At BrainSource, this is the part of the process we handle directly. We don’t just confirm that Poland is worth it, you’ve now seen the numbers yourself. We find the specific engineers who justify the move, using recruiter networks built inside Warsaw, Kraków, Wrocław, and Poland’s other major tech hubs, not cold job board postings.

If you’re weighing this decision for your own team, the next useful step is an actual look at what the market can offer for your specific roles, not another generic percentage.

Related reading: Hiring Software Developers in Poland: Costs, Salaries, and Market Trends, Average Salaries in Poland by Industry (2026 Salary Guide), How to Hire Employees in Poland: A Practical Guide for International Companies, and IT Talent Shortage in Poland 2026.

Frequently Asked Questions

How much can I actually save hiring a developer in Poland instead of the US?

Based on total employer cost, salary plus mandatory contributions, most companies see savings in the 55% to 65% range for mid-level developers and 55% to 60% for senior developers. The exact figure depends on seniority, specialization, and which Polish city you’re hiring in.
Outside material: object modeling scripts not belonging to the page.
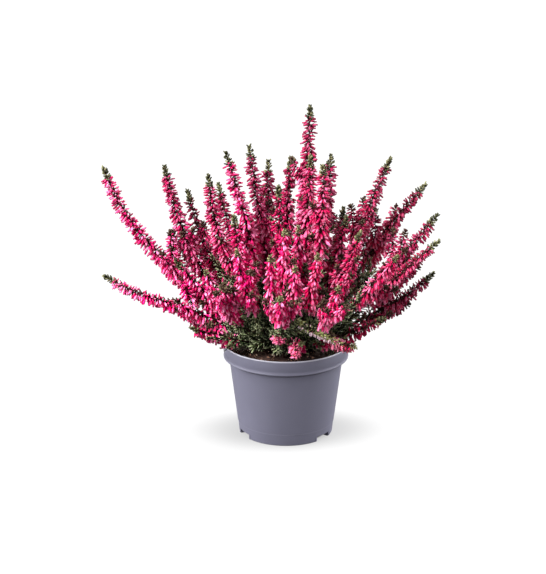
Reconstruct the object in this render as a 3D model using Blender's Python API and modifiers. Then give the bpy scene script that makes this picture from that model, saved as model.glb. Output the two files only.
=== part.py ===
"""A flowering heath in its nursery pot, 0.32 m tall and 0.32 m wide.

Metres, +Z up. The origin is the middle of the pot's foot, on the surface it stands on.
The front of the plant faces -Y. Every flower spray and leafy shoot is one closed body
that stands in its own hole in the soil.
"""

import math
import random

import bmesh
import bpy
import numpy as np

MM = 0.001
GAP = 0.3 * MM            # clearance between pieces that touch

# Pot: a moulded nursery pot with a collar, a foot line and three drained foot notches
POT_HEIGHT = 90 * MM
RIM_RADIUS = 60 * MM
COLLAR_HEIGHT = 14 * MM
COLLAR_TAPER = 0.7 * MM
COLLAR_BEAD = 0.35 * MM
SHOULDER_RADIUS = 54.6 * MM
FOOT_RADIUS = 45 * MM
FOOT_LINE_HEIGHT = 11.8 * MM
FOOT_LINE_STEP = 0.4 * MM
WALL = 1.4 * MM
FLOOR = 1.6 * MM
LIP = 0.6 * MM
POT_STEPS = 40
NOTCH_AZIMUTHS = (-37.5, -153.0, 85.6)   # degrees from +X
NOTCH_WIDTH = 18.5 * MM
NOTCH_HEIGHT = 5.2 * MM
NOTCH_DEPTH = 11 * MM
DRAIN_RADIUS = 3 * MM
DRAIN_INSET = 6.5 * MM    # from the foot's radius to the middle of a drain hole
DRAIN_SIDES = 10
CUT_PAST = 5 * MM         # how far a cutter reaches out past the foot
CUT_BELOW = 2 * MM        # and below it

FOOT_SPREAD = 27 * MM     # how far from the middle the outermost stems stand in the soil

# Soil: fills the pot to just under the rim
SOIL_TOP = 81 * MM
SOIL_CROWN = 2.5 * MM     # how much higher the middle is
SOIL_FLAT = FOOT_SPREAD + 8 * MM    # radius of the nearly flat middle
SOIL_EDGES = (0.7, -0.4)  # heights at the flat's edge and at the wall, as shares of the crown
SOIL_STEPS = 24
HOLE_DEPTH = 8 * MM
HOLE_SIDES = 4

# Stems: each one leaves the soil close to the middle and bends out to its own tip
FOOT_PITCH = 6.6 * MM     # least distance between two stems
FOOT_ROUNDS = 600
FOOT_PUSH = 0.3           # share of a missing distance that a round makes good
LEAST_REACH = 0.02        # of the furthest tip's, for the stems nearest to the middle
STEM_FOOT = 1.35 * MM     # radius at the soil
STEM_TIP = 0.8 * MM
FOOT_HEIGHT = SOIL_TOP + SOIL_CROWN + 1 * MM
STEM_HANDLE = 0.36        # length of a curve's handles, as a share of its chord
STEM_SAMPLES = 18
STEM_ROUNDS = 70          # rounds of pushing the stems apart
STEM_PUSH = 0.16
CROWD_FROM = 12 * MM      # from the foot to where a stem starts to ask for more room
STEM_CLEAR = 5.5 * MM     # least distance of two stems low down
SPRAY_CLEAR = 17 * MM     # and where they carry flowers
CURVE_STEPS = 80
TINY = 1e-9               # keeps a distance from being nothing

# Flowers: three to a band, each one a hanging drop; larger than life so that they cover
FLOWER_BAND = 11 * MM
FLOWER_LENGTH = 10.5 * MM
FLOWER_HALF_WIDTH = 2.6 * MM
FLOWER_BELLY = 0.5        # place of the widest part, as a share of the length
FLOWER_LIFT = 1.6 * MM    # the belly sits this much higher than the flower's middle line
FLOWER_DROOP = 1.15       # how strongly the lowest flowers hang, against standing straight out
DROOP_LOSS = 0.6          # share of the droop that is gone at the tip of a spray
FLOWER_BACK = 0.15        # how far a flower leans back towards the foot
FLOWER_START = 44 * MM    # stem length that carries no flowers
START_SHARE = 0.42        # the same on a short stem, as a share of its length
FULLNESS_EFFECT = 0.25    # share of a flower's size that a sparse spray loses
TAPER = (1.3, 0.75)       # size of the flowers at the start, cut off at 1, and what the tip loses
CORNER_TURN = 0.77        # where a flower faces between two corners of the stem
BAND_TURN = 67            # degrees from one ring of the stem to the next
BARE_RINGS = (0.36, 0.7)  # rings of the bare stretch, as shares of it
TUFT_LENGTH = 11 * MM     # green needles at the tip of each spray
TUFT_RING = 0.42          # the ring in the tuft, as a share of it
TUFT_LEAN = 1.1           # how far a needle follows the stem in the tuft, against straight out
NEEDLE_LEAN = 0.7         # and elsewhere
NEEDLE_BAND = 6.5 * MM
NEEDLE_LENGTH = 8 * MM
NEEDLE_START = 14 * MM    # stem length of a leafy shoot that carries no needles
NEEDLE_END = 2 * MM       # and at its tip
END_SHORT = 0.5 * MM      # the last ring stands this much before the stem's end
UNEVEN = 0.14             # share by which flowers differ from each other
SAME = 1 * MM             # distances along a stem closer than this are one

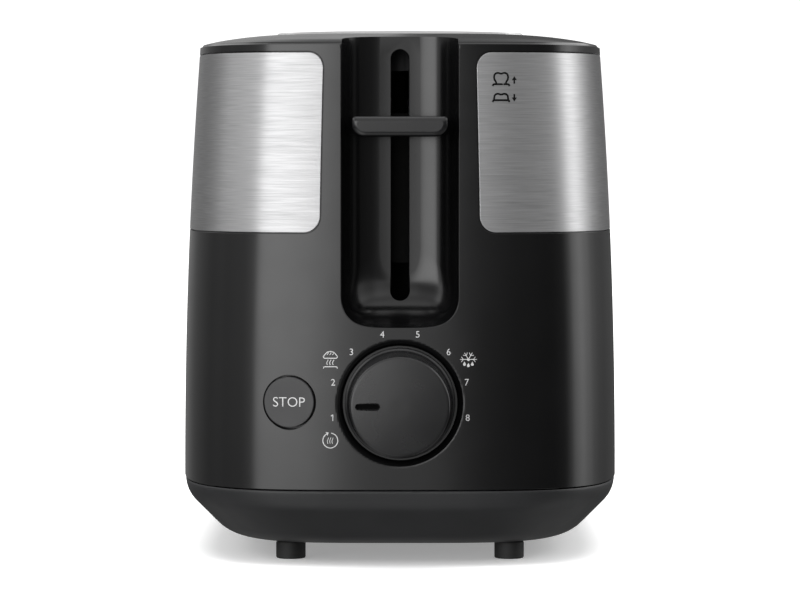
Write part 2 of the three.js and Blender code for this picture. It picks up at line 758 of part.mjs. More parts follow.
/** E-shaped iron core: a yoke with three legs. */
function magnetCore() {
  const { x, y, bottom, top, halfWidth, halfDepth } = MAGNET;
  const yoke = box(x - halfWidth, x + halfWidth, y - halfDepth, y + halfDepth, bottom, bottom + 4);
  const legs = [
    box(x - halfWidth, x - halfWidth + 3, y - halfDepth, y + halfDepth, bottom, top),
    box(x - 2, x + 2, y - halfDepth, y + halfDepth, bottom, top),
    box(x + halfWidth - 3, x + halfWidth, y - halfDepth, y + halfDepth, bottom, top),
  ];
  return join(yoke, ...legs);
}

function magnetCoil() {
  const { x, y, bottom, top, halfDepth } = MAGNET;
  const outline = roundedRectangle(x - 6, x + 6, y - halfDepth - 3.5, y + halfDepth + 3.5, 3);
  const winding = prismZ(outline, bottom + 4 + GAP, top - 1.2, 3);
  const hole = box(x - 2 - GAP, x + 2 + GAP, y - halfDepth - GAP, y + halfDepth + GAP, bottom, top);
  return winding.subtract(hole);
}

function armature() {
  const { x, y, halfWidth, halfDepth } = MAGNET;
  const top = CARRIAGE.bottom - GAP;
  return box(x - halfWidth, x + halfWidth, y - halfDepth, y + halfDepth, top - 3, top);
}

function contactBlock() {
  const bottom = LOWER_BRACKET_Z + 1.6 + GAP;
  const base = box(CONTACT_X - 9, CONTACT_X + 9, ROD.y - 8, ROD.y + 8, bottom, bottom + 8);
  return base.subtract(box(CONTACT_X - 1.5, CONTACT_X + 1.5, ROD.y - 9, ROD.y + 9, bottom + 4, bottom + 9));
}

function contactBlade(offset) {
  const bottom = LOWER_BRACKET_Z + 1.6 + 8 + 2 * GAP;
  const x = CONTACT_X + offset;
  const foot = box(x - 1.8, x + 1.8, ROD.y - 6, ROD.y + 6, bottom, bottom + 0.8);
  const leaf = box(x - 1.8, x + 1.8, ROD.y + 4, ROD.y + 6, bottom, bottom + 7);
  return join(foot, leaf, box(x - 1.8, x + 1.8, ROD.y - 5, ROD.y + 6, bottom + 6.2, bottom + 7));
}

function liftSpring() {
  const bottom = CARRIAGE.bottom + CARRIAGE.sheet + GAP;
  return postAt(SPRING.x, ROD.y, SPRING.radius, bottom, UPPER_BRACKET_Z - GAP);
}

// ---------------------------------------------------------------- electronics

function controlBoard() {
  const { y, halfWidth, bottom, top, thickness } = BOARD;
  const board = box(-halfWidth, halfWidth, y - thickness, y, bottom, top);
  const holes = [];
  for (const x of [-BOARD_SCREW.x, BOARD_SCREW.x]) {
    for (const z of [BOARD_SCREW.low, BOARD_SCREW.high]) {
      holes.push(pinAt(x, z, SCREW.radius + GAP, y - thickness - 1, y + 1, 8));
    }
  }
  return cut(board, ...holes);
}

function potentiometer() {
  const back = BOARD.y - BOARD.thickness - GAP;
  const body = box(-8, 8, back - 8.5, back, DIAL.z - 8, DIAL.z + 8);
  return body.add(pinAt(0, DIAL.z, 5, back - 10, back - 8));
}

function stopSwitch() {
  const back = BOARD.y - BOARD.thickness - GAP;
  const body = box(STOP.x - 5, STOP.x + 5, back - 5, back, STOP.z - 5, STOP.z + 5);
  return body.add(pinAt(STOP.x, STOP.z, 2, back - 6.6, back - 4));
}

// ---------------------------------------------------------------- materials

function finish(color, roughness, metalness) {
  return new THREE.MeshStandardMaterial({ color, roughness, metalness });
}

const finishes = {
  housing: () => finish(0x18181a, 0.28, 0),
  base: () => finish(0x2b2c2f, 0.45, 0),
  control: () => finish(0x1d1d1f, 0.35, 0),
  dial: () => finish(0x3a3b3d, 0.4, 0),
  brushedSteel: () => finish(0xb4b4b5, 0.38, 1),
  brightSteel: () => finish(0xd6d6d6, 0.22, 1),
  galvanised: () => finish(0x9a9c9e, 0.45, 1),
  pressedSteel: () => finish(0x6d6f72, 0.5, 1),
  wire: () => finish(0xb0b0b0, 0.3, 1),
  mica: () => finish(0xb59a6a, 0.6, 0),
  iron: () => finish(0x4b4c4f, 0.55, 1),
  copper: () => finish(0xb06a35, 0.35, 1),
  brass: () => finish(0xc9a24a, 0.3, 1),
  circuit: () => finish(0x23633d, 0.5, 0),
  blackenedSteel: () => finish(0x1a1a1b, 0.5, 0.3),
  component: () => finish(0x232323, 0.5, 0),
  rubber: () => finish(0x111112, 0.85, 0),
};

// ---------------------------------------------------------------- assembly

const toaster = new THREE.Group();

function place(parent, name, solid, material, position = [0, 0, 0], turn = 0) {
  const mesh = new THREE.Mesh(geometryOf(solid), finishes[material]());
  mesh.name = name;
  mesh.position.set(...position);
  mesh.rotation.z = turn;
  parent.add(mesh);
}

function addSkins(parent) {
  place(parent, 'outer_housing', outerHousing(), 'housing');
  place(parent, 'side_panel_left', sidePanel(-1), 'brushedSteel');
  place(parent, 'side_panel_right', sidePanel(1), 'brushedSteel');
  place(parent, 'top_plate', topPlate(), 'brightSteel');
  const inlet = endWallAt(INLET.x, INLET.z, 1);
  place(parent, 'cord_inlet', cordInlet(), 'rubber', [INLET.x, inlet.y, INLET.z], inlet.turn);
}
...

Is Poland still cost-effective given how much salaries have risen there?

Yes, though it’s a different pitch than it was a decade ago. Polish salaries have risen roughly 55% since 2020, but US salaries started from a much higher base and have risen too. The dollar gap between the two markets has generally widened in absolute terms even as the percentage compresses slightly.

Do I need to factor in Polish payroll taxes separately?

The employer-side contribution in Poland runs 19.21% to 22.41% of gross salary, funding social insurance through ZUS. This is already factored into the total employer cost figures in this article. It’s comparable in scale to US employer payroll obligations, so it isn’t the source of the savings. The lower base salary is.

Does hiring through an agency or EOR change these numbers?

Yes, and it’s a separate cost layer worth planning for. Whether you open a Polish entity or work through an Employer of Record, there are additional fees on top of the raw salary and contribution figures in this article. Those costs vary by provider and are worth comparing directly against your specific hiring volume.

Which Polish cities are more or less expensive to hire in?

Warsaw carries the highest salary expectations, followed by Kraków and Wrocław. Smaller cities generally offer somewhat lower costs without a dramatic drop in talent quality, particularly for mid-level roles. City choice can meaningfully shift where in the ranges above your actual costs land.